3. The love story in this book developed a little quickly for my taste, but it totally fit.

Ivy ends up visiting the brother of the man who was murdered by her own father and brother. She does anything and everything she can to assuage her guilt. Daniel is the brother left behind. The two brothers were both from Germany and Ivy’s father blamed THEM for the death of his son. There is one scene where Ivy asks what she can do and he tells her to go to bed with him. Her response? Okay. At first I was kind of taken aback by this because of what I had found out about Ivy to that point. But then I got to thinking: a lot of people must have behaved that way during any war.

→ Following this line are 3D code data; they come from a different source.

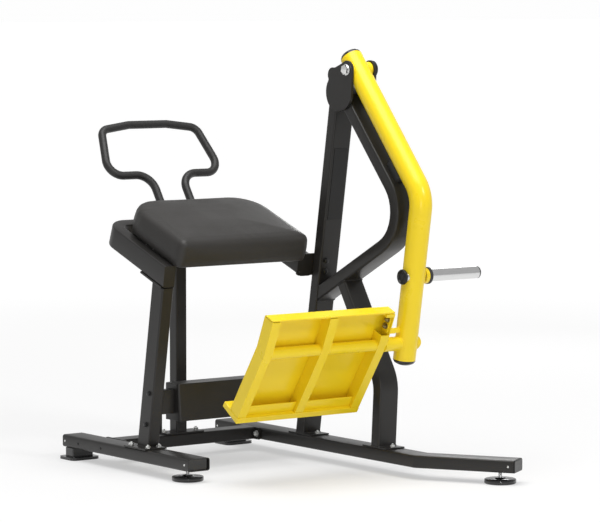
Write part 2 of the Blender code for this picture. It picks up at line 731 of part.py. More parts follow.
def toe_ring(inset, level):
    share = (level - TOE_Z[0]) / (TOE_Z[1] - TOE_Z[0])
    front = TOE_FRONT[0] + (TOE_FRONT[1] - TOE_FRONT[0]) * share + inset
    back = TOE_BACK - inset
    width = TOE_X[1] - TOE_X[0] - 2 * inset
    outline = rounded(width, back - front, TOE_CORNER - inset, 4)
    middle = Vector(((TOE_X[0] + TOE_X[1]) / 2, (front + back) / 2, level))
    return [middle + Vector((u, v, 0.0)) for u, v in outline]


def build_toe_board():
    rings = [toe_ring(TOE_SHEET, TOE_Z[1] - TOE_SHEET), toe_ring(TOE_SHEET, TOE_Z[0]),
             toe_ring(0.0, TOE_Z[0]), toe_ring(0.0, TOE_Z[1] - 0.003), toe_ring(0.002, TOE_Z[1])]
    shell("toe_board", rings, "charcoal")


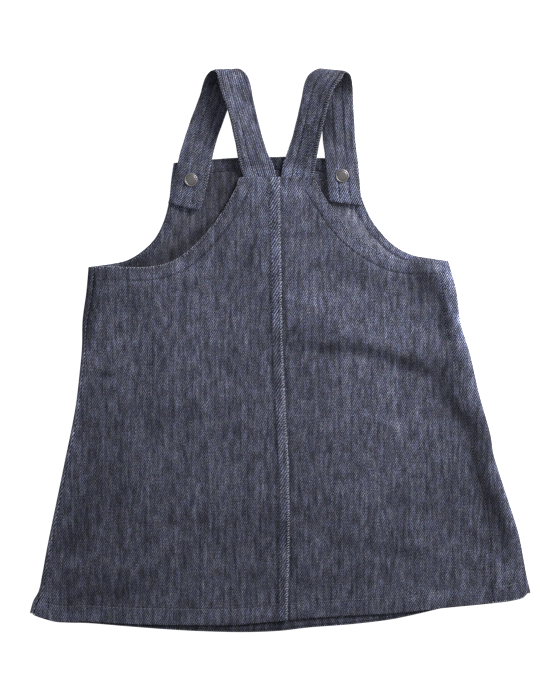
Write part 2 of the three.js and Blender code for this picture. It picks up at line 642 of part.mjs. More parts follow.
// The origin is under the middle of the dress, on the surface it lies on
const bounds = new THREE.Box3().setFromObject(dress);
dress.position.set(-(bounds.min.x + bounds.max.x) / 2, -(bounds.min.y + bounds.max.y) / 2, -bounds.min.z);

export default dress;
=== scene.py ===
"""Toddler's denim pinafore dress, laid flat with its back up and its straps snapped inside the bib.

Every table is in millimetres of the cut's own frame: X from the front's middle line, Y up from the hem, Z
from the surface it lies on. Left and right are as seen from above. Properties and meshes are in metres.
"""

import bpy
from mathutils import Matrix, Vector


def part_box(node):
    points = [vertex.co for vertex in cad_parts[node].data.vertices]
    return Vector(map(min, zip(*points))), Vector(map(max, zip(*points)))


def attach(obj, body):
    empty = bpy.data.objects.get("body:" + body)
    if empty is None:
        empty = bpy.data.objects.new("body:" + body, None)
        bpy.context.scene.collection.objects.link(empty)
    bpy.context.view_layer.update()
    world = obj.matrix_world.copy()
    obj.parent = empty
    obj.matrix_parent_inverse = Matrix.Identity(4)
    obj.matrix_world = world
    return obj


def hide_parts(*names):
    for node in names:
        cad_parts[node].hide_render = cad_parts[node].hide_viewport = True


bl_info = {
    "name": "Denim pinafore dress",
    "version": (1, 0, 0),
    "blender": (4, 5, 0),
    "location": "3D View > Sidebar > Pinafore",
    "description": "Sews a toddler's denim pinafore dress over its packed solids",
    "category": "Mesh",
}

import math
from types import SimpleNamespace

import bpy
import numpy as np
from bpy.props import FloatProperty, FloatVectorProperty, PointerProperty
from mathutils import Vector
from mathutils.bvhtree import BVHTree

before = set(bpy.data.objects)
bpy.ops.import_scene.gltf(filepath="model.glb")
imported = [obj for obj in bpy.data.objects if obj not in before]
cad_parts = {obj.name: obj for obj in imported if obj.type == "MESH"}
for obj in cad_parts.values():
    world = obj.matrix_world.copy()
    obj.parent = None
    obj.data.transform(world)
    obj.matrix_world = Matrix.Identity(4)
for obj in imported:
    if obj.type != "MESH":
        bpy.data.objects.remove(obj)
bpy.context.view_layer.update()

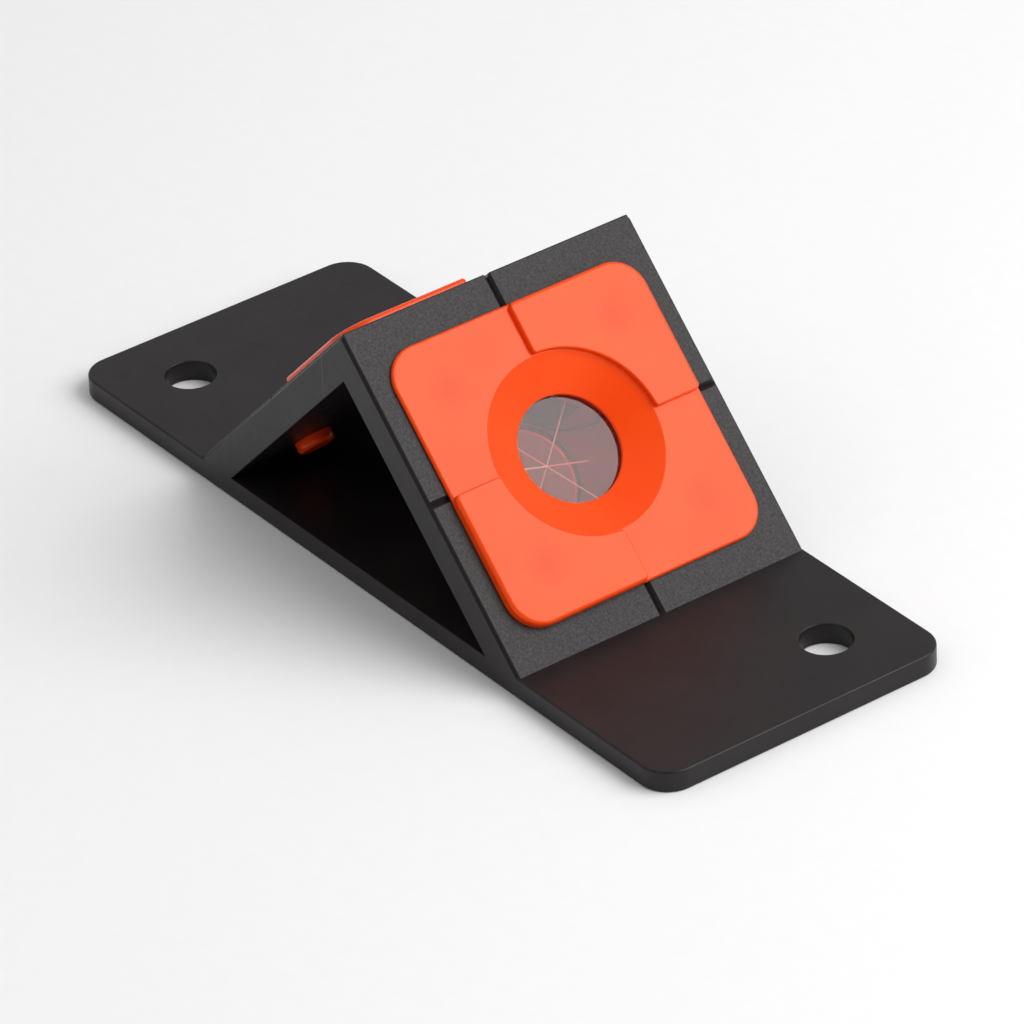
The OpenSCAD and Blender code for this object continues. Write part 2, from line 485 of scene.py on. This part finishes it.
# The flats ground along the cube's edges, and the turn of the first edge from the down-slope
EDGE_FLAT = 0.1
CUBE_TURN = math.radians(22)
# A cube on its corner: the squared fall of its edges' outward normals and of its faces'
FALL_OF_FLATS = 2 / 3
FALL_OF_FACES = 1 / 3


def leaning(turn, down):
    """A unit direction at a turn about the axis. The square of its fall is `down`."""
    out = math.sqrt(1 - down)
    return Vector((math.cos(turn) * out, math.sin(turn) * out, -math.sqrt(down)))


def make_glass():
    """A round blank with a cube's corner ground on its back, and flats along the cube's edges."""
    glass = lathe("glass", [
        (GLASS_R, -GLASS_APEX - PAST),
        (GLASS_R, -GLASS_FRONT - GLASS_CHAMFER),
        (GLASS_R - GLASS_CHAMFER, -GLASS_FRONT),
    ])
    apex = Vector((0, 0, -GLASS_APEX)) * MM
    cuts = []
    for third in range(3):
        turn = CUBE_TURN + third * math.radians(120)
        flat = leaning(turn, FALL_OF_FLATS)
        cuts.append((apex, leaning(turn + math.radians(60), FALL_OF_FACES)))
        cuts.append((apex - flat * EDGE_FLAT * MM, flat))
    work = bmesh.new()
    work.from_mesh(glass.data)
    for point, normal in cuts:
        everything = work.verts[:] + work.edges[:] + work.faces[:]
        bmesh.ops.bisect_plane(
            work, geom=everything, plane_co=point, plane_no=normal, clear_outer=True)
        rim = [edge for edge in work.edges if len(edge.link_faces) == 1]
        bmesh.ops.contextual_create(work, geom=rim)
    bmesh.ops.recalc_face_normals(work, faces=work.faces)
    work.to_mesh(glass.data)
    work.free()
    return glass


def glass_faces(piece):
    """Coats the cube's three faces, grinds the flats along its edges and paints its round side."""
    backs = ((math.sqrt(FALL_OF_FACES), 1), (math.sqrt(FALL_OF_FLATS), 2), (0.0, 3))
    for face in piece.data.polygons:
        face.material_index = 0
        for fall, index in backs:
            if abs(face.normal.z + fall) < 0.02:
                face.material_index = index


def make_cup():
    """The cup that closes the back of the glass, with a pocket for the cushion and a well below."""
    soft = 0.15
    gap = 0.25
    well_gap = 0.55
    floor_thick = 1
    shoulder = -(GLASS_APEX - GLASS_R / math.sqrt(2) + gap)
    well_z = -GLASS_APEX - well_gap
    end = well_z - floor_thick
    seat = -CUSHION_TOP - CUSHION_THICK
    pocket_r = CUSHION_OUTER_R + 0.05
    well_r = 2.4
    flange, top = -FLANGE_DEPTH, -BOSS_DEPTH
    outside = [
        (CUP_NOSE_R - 0.6, end), (CUP_NOSE_R - 0.2, end + 0.1), (CUP_NOSE_R + 0.1, end + 0.4),
        (CUP_OUTER_R - soft, shoulder - soft), (CUP_OUTER_R, shoulder + soft),
        (CUP_OUTER_R, flange), (FLANGE_R - soft, flange), (FLANGE_R, flange + soft),
        (FLANGE_R, top - soft), (FLANGE_R - soft, top),
        (CUP_BORE_R + soft, top), (CUP_BORE_R, top - soft),
    ]
    inside = [
        (CUP_BORE_R, shoulder), (pocket_r, -CUSHION_TOP + 0.2), (pocket_r, seat),
        (well_r, seat), (well_r, well_z),
    ]
    return lathe("cup", outside + inside)


def make_ring(name, inner, outer, low, high, soft):
    """A flat ring with softened rims."""
    profile = []
    for r, z, start in ((outer, high, 0), (inner, high, 90), (inner, low, 180), (outer, low, 270)):
        centre_r = r - soft if r == outer else r + soft
        centre_z = z - soft if z == high else z + soft
        profile += arc(centre_r, centre_z, soft, start, start + 90, 3)
    return lathe(name, profile, capped=False)


def make_cushion():
    """The ring that presses the glass forward, under the cube's corner."""
    low = -CUSHION_TOP - CUSHION_THICK
    return make_ring("cushion", CUSHION_INNER_R, CUSHION_OUTER_R, low, -CUSHION_TOP, 0.15)


def make_seal():
    """The ring between the window's lip and the glass."""
    high = -BOSS_DEPTH + SEAL_GROOVE
    return make_ring("seal", SEAL_INNER_R, GLASS_R, -GLASS_FRONT, high, 0.08)


# ---------------------------------------------------------------- materials

class Shader:
    """A Principled material whose patterned sockets are fed by small node chains."""

    def __init__(self, name, **sockets):
        self.material = bpy.data.materials.new(name)
        self.material.use_nodes = True
        self.tree = self.material.node_tree
        self.surface = self.tree.nodes["Principled BSDF"]
        for socket, value in sockets.items():
            self.surface.inputs[socket.replace("_", " ")].default_value = value
        self.place = self.tree.nodes.new("ShaderNodeTexCoord").outputs["Object"]

    def link(self, source, target):
        self.tree.links.new(source, target)

    def noise(self, scale, detail=2.0, rough=0.5):
        node = self.tree.nodes.new("ShaderNodeTexNoise")
        node.inputs["Scale"].default_value = scale
        node.inputs["Detail"].default_value = detail
        node.inputs["Roughness"].default_value = rough
        self.link(self.place, node.inputs["Vector"])
        return node.outputs["Fac"]

    def specks(self, scale, size):
        """1 inside scattered dots, 0 outside. The size is a share of a cell."""
        node = self.tree.nodes.new("ShaderNodeTexVoronoi")
        node.inputs["Scale"].default_value = scale
        self.link(self.place, node.inputs["Vector"])
        return self.span(node.outputs["Distance"], size, size * 0.4, 0.0, 1.0)

    def span(self, source, low, high, to_low, to_high):
        """Maps low to to_low and high to to_high, and holds still beyond them."""
        node = self.tree.nodes.new("ShaderNodeMapRange")
        values = (low, high, to_low, to_high)
        for name, value in zip(("From Min", "From Max", "To Min", "To Max"), values):
            node.inputs[name].default_value = value
        self.link(source, node.inputs["Value"])
        return node.outputs["Result"]

    def maths(self, operation, a, b=0.0):
        node = self.tree.nodes.new("ShaderNodeMath")
        node.operation = operation
        for slot, value in enumerate((a, b)):
            if isinstance(value, (int, float)):
                node.inputs[slot].default_value = value
            else:
                self.link(value, node.inputs[slot])
        return node.outputs["Value"]

    def mix(self, share, dark, light):
        """A colour between two colours or outputs."""
        node = self.tree.nodes.new("ShaderNodeMix")
        node.data_type = "RGBA"
        self.link(share, node.inputs["Factor"])
        for socket, value in (("A", dark), ("B", light)):
            target = next(s for s in node.inputs if s.name == socket and s.type == "RGBA")
            if isinstance(value, tuple):
                target.default_value = (*value, 1.0)
            else:
                self.link(value, target)
        return next(s for s in node.outputs if s.type == "RGBA")

    def bump(self, height, strength, distance_mm, below=None):
        node = self.tree.nodes.new("ShaderNodeBump")
        node.inputs["Strength"].default_value = strength
        node.inputs["Distance"].default_value = distance_mm * MM
        self.link(height, node.inputs["Height"])
        if below is not None:
            self.link(below, node.inputs["Normal"])
        return node.outputs["Normal"]

    def axis(self, index):
        """The object's own x, y or z, in metres."""
        node = self.tree.nodes.new("ShaderNodeSeparateXYZ")
        self.link(self.place, node.inputs["Vector"])
        return node.outputs[index]

    def feed(self, socket, source):
        self.link(source, self.surface.inputs[socket])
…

They never knew what was coming next, whether they would live or die, or if they’d get sick. It made a lot of sense the more I thought about it, and their story was too cute.

4. I’m not giving you any spoilers, so this point will be short and sweet:

Nothing is what it seems. If you have read either of Cat Winters’s other books – which, if you haven’t, WHAT ARE YOU WAITING FOR?! – you should come to expect this. That’s all I’m sayin.

5. Cat Winters’s writing is some of the most beautiful I’ve ever encountered in a book, ever.

I don’t know what it is about Winters’s writing, but it just takes me away. It engrosses me so much in her books that I usually forget where I am when I’m reading them. Not many authors can do this for me, but Winters is one of my favorites. I felt like I was feeling everything Ivy was. The way she describes things is so beautiful and magical. She is hands down one of my favorite authors and I will forever read anything she produces. You go, girl!

OVERALL: 4 stars! I really really enjoyed this book. I’ve been reading YA so long that I kind of had a hard time with the pace of this book, but it was phenomenal as I’ve come to expect from the QUEEN, Cat Winters. This book releases on August 11, so get thee to your local bookstore and get this IMMEDIATELY!